Another member of Wylie City Council suggested that some local students lead the public prayer at an upcoming council meeting. Mayor Hogue’s response was:

“All I ask is that those leading the public prayer be young men.”

Eric Hogue is not just mayor of Wylie. He’s also a pastor in the Church of Christ – that’s the very conservative, congregationalist Church of Christ, not the rather progressive United Church of Christ. They believe – based off a literal reading of New Testament writings generally attributed to St. Paul – that women are not permitted to preach, teach, or have any religious authority over men. That includes leading prayer where men are present.

Hogue told another reporter that when other council members have selected women to lead the prayer “I’ve always shown the respect that they deserve.” But he only selects men. I think it’s safe to assume he only selects Christian men, and only certain types of Christian men at that.

He says “If I am asked my opinion, I’m going to state my opinion.”

And he doesn’t understand why that’s a problem.

Why do we even have prayer before government meetings, anyway?

On one hand, I get it: public prayer is a very old thing – far older than Christianity. The temples of Egypt, Greece, Rome, and other societies of the ancient world were civic institutions. Most were publicly financed, with the goal of maintaining good relations between a people and their deities.

This country is different. While some of the early settlers came here to establish their own theocracy, the United States of America was founded on the principle of religious freedom. Not only do we have no patron deities, our constitution specifically forbids the establishment of any religion – which, despite what Dominionist propaganda would have you believe, means far more than “no national church.” It means that government cannot favor one religion over other religions, or over no religion.
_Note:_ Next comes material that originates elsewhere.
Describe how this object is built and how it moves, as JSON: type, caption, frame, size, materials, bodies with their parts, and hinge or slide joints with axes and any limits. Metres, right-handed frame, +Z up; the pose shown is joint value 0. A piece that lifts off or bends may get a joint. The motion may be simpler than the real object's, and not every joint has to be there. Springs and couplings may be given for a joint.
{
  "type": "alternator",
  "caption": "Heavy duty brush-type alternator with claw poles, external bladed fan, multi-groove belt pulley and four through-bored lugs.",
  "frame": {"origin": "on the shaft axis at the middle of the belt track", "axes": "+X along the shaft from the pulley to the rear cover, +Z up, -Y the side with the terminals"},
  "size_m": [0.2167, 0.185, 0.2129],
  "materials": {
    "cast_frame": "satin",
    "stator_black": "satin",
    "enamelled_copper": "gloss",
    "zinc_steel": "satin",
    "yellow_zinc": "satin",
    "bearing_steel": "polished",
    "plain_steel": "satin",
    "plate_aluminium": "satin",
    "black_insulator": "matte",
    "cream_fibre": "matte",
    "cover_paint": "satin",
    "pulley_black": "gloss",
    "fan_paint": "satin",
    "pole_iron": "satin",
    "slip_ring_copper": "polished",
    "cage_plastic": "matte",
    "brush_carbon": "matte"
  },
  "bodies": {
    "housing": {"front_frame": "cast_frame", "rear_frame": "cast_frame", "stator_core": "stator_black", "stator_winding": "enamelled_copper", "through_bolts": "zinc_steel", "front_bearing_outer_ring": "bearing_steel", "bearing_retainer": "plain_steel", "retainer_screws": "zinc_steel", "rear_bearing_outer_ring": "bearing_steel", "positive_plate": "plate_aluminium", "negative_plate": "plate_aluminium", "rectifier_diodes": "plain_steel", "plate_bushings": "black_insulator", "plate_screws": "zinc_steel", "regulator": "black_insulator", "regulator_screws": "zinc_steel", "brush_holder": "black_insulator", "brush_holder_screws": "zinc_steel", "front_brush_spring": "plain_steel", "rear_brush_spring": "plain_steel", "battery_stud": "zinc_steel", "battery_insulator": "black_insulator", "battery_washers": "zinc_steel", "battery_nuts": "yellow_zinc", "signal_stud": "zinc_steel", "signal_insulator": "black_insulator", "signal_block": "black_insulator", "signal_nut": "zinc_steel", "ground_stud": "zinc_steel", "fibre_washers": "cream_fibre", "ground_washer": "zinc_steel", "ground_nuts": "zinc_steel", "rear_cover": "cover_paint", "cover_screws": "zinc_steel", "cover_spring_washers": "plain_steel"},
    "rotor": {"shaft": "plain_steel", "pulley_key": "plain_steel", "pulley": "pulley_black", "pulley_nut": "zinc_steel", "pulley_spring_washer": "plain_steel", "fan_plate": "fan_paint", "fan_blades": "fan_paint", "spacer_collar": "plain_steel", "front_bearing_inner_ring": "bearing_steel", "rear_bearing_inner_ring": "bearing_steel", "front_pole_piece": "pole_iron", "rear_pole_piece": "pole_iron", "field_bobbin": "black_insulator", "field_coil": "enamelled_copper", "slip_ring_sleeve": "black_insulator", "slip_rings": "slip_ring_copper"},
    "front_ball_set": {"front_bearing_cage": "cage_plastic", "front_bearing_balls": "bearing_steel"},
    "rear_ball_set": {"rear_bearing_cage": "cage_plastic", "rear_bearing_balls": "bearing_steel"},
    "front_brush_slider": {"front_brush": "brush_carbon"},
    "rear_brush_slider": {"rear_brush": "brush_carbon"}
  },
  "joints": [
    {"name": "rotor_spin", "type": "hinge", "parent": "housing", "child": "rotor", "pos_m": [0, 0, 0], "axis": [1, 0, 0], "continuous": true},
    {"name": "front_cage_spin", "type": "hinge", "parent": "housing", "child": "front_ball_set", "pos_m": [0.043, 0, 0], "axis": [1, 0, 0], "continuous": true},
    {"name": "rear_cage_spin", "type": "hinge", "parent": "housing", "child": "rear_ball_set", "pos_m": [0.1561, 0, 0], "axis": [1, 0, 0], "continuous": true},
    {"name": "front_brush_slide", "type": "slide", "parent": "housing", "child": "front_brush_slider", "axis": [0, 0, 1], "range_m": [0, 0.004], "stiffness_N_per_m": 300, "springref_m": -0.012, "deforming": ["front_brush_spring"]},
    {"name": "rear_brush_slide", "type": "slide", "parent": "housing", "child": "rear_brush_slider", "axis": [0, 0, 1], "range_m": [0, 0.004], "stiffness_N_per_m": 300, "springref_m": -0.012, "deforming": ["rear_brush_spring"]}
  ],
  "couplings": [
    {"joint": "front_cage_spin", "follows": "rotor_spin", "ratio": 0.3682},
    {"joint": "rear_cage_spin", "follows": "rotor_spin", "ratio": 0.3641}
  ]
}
That we have never truly lived up to that ideal is no excuse for not doing better now.

My preference is to end all civic prayer immediately. Public sectarian prayer is inherently divisive, as this incident shows.

But old habits are hard to break, and the benefits of a forced end to civic prayer aren’t worth the backlash against it, particularly now. And public prayer can be done inclusively.

Eric Hogue is wrong because he’s mayor of all citizens

This is what politicians who want to bring religion into government fail to realize. If you’re mayor of a city, you’re the mayor of all that city and you have an obligation to represent all its citizens, not just those who follow your religion. If you have public prayer then everyone has a right to participate, and every tradition has a right to be represented.

That means more than Church of Christ men. It means Methodist women and non-binary Unitarian Universalists. It means Muslims and Buddhists and Pagans.

Yes, it includes Satanists.

And it includes atheists who want to offer a non-religious invocation.

A city official who only selects prayer leaders who meet his own religious criteria is not representing all his city – he’s subtly trying to establish his own religion, in fact if not in law.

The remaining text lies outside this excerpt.